Problem description
Using the material below, print the line that contains "obj.parent = None", the line that contains "bpy.data.objects.remove(obj)", and every line in between, exactly and nothing else.

Listing
□ □ □ □ □ □ □

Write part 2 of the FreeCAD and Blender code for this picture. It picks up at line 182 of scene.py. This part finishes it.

□ □ □ □ □ □ □

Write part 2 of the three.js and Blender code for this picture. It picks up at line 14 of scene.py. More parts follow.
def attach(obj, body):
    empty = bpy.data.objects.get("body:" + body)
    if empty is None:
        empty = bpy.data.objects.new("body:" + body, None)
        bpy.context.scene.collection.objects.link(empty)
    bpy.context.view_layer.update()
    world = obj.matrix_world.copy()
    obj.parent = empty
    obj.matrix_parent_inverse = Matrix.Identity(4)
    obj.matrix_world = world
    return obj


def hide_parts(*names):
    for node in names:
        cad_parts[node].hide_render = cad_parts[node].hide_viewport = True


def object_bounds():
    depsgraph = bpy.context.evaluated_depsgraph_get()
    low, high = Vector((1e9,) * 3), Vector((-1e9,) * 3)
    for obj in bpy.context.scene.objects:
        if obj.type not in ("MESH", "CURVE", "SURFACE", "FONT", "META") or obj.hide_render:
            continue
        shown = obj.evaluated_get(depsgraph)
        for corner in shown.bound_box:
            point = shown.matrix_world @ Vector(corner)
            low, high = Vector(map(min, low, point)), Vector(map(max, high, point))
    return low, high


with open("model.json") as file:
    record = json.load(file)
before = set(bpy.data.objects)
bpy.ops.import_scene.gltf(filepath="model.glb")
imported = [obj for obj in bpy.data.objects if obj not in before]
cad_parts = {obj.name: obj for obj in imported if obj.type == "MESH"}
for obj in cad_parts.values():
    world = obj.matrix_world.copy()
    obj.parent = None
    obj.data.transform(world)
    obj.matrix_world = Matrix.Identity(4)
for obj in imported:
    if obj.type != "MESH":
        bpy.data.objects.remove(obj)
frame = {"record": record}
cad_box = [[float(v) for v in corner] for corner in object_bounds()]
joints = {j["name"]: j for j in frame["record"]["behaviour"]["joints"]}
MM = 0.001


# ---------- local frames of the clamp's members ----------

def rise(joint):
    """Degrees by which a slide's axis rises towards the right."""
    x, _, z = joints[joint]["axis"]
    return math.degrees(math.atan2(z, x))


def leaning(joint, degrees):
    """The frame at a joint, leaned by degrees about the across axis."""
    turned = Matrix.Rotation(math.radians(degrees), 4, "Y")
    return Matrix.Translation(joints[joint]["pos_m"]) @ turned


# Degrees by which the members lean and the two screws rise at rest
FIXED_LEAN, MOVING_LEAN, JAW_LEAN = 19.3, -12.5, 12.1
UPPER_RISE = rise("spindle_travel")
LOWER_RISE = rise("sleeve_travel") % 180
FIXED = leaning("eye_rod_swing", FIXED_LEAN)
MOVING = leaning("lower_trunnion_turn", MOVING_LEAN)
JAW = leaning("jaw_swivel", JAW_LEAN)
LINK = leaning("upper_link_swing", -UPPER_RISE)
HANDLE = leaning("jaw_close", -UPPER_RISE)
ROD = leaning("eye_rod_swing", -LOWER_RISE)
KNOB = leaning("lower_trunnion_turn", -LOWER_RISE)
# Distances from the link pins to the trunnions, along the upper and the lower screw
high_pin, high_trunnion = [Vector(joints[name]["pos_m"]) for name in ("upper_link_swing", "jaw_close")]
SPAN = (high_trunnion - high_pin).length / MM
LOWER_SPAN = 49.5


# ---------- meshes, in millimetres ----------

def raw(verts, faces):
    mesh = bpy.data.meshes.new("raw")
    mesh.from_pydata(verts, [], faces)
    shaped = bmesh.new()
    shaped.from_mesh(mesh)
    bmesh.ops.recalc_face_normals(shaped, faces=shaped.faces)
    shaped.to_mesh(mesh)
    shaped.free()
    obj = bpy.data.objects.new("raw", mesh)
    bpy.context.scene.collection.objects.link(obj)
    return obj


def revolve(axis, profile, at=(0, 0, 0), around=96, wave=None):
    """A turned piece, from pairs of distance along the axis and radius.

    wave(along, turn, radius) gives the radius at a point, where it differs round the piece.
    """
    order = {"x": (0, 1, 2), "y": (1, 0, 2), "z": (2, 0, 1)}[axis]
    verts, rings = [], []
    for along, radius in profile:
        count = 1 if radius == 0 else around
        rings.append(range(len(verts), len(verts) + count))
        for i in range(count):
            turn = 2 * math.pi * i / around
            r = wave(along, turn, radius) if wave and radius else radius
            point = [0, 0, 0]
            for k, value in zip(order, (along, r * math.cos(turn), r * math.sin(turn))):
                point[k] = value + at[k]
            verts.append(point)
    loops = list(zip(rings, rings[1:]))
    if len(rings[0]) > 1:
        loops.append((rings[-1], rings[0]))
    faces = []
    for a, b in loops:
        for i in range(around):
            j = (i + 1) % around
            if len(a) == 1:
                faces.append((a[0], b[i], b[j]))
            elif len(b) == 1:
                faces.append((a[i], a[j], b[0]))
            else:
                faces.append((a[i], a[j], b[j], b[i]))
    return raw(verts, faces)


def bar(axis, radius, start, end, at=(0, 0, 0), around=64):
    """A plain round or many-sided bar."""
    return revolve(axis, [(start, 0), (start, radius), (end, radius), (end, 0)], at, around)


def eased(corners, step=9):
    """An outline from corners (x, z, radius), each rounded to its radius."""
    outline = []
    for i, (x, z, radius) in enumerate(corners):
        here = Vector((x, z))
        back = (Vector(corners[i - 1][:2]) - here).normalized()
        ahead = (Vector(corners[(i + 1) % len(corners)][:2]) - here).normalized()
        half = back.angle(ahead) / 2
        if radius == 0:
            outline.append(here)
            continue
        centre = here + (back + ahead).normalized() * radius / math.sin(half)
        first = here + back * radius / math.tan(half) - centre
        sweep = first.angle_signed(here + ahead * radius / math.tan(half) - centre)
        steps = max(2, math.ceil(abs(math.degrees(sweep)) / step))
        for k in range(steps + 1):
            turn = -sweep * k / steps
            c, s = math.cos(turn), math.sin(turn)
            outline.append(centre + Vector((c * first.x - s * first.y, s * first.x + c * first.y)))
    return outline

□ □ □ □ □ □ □

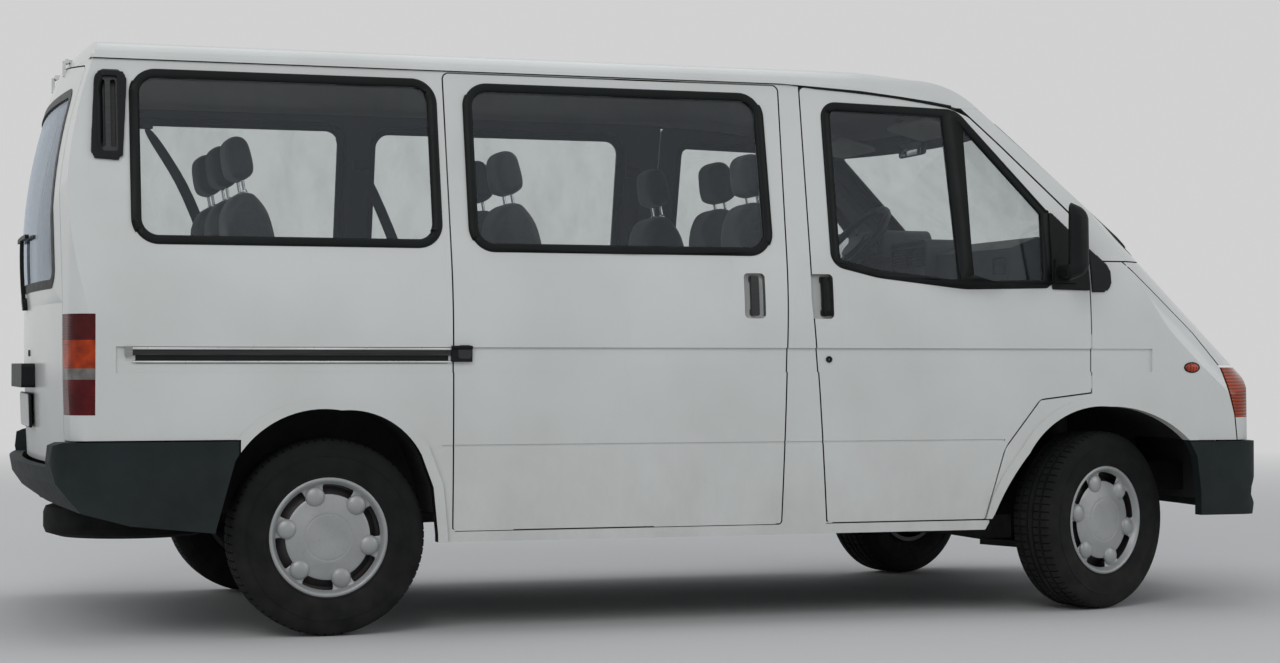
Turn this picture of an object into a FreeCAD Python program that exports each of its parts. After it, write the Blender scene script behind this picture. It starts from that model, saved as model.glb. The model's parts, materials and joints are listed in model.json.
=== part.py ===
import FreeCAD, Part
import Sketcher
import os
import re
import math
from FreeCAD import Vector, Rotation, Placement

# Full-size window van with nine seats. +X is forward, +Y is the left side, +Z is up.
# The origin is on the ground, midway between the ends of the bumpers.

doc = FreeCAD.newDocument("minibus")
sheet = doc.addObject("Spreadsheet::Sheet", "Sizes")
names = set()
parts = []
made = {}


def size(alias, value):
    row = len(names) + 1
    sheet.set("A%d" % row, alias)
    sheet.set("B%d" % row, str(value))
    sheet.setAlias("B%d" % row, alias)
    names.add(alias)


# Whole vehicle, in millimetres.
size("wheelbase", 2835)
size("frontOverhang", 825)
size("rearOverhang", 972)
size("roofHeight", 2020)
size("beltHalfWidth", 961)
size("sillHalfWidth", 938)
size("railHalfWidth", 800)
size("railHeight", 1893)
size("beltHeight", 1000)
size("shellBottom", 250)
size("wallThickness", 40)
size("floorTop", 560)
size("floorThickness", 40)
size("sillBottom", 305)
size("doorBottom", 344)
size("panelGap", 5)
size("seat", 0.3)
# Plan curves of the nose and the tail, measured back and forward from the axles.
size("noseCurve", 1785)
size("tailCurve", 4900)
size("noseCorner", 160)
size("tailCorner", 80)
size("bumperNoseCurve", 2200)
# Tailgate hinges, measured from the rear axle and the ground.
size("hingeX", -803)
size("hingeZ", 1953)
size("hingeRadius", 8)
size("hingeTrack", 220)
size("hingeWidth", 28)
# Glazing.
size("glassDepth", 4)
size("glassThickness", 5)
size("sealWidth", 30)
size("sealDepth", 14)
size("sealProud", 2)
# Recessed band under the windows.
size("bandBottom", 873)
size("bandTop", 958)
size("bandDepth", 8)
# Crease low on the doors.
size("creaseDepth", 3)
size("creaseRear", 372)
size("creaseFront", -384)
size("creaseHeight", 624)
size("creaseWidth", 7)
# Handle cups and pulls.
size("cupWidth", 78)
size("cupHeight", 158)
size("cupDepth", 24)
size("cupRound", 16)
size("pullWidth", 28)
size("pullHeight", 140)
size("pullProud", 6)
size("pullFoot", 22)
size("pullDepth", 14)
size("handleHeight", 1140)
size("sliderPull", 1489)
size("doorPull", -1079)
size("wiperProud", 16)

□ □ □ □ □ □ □

Response to this task
    obj.parent = None
    obj.data.transform(world)
    obj.matrix_world = Matrix.Identity(4)
for obj in imported:
    if obj.type != "MESH":
        bpy.data.objects.remove(obj)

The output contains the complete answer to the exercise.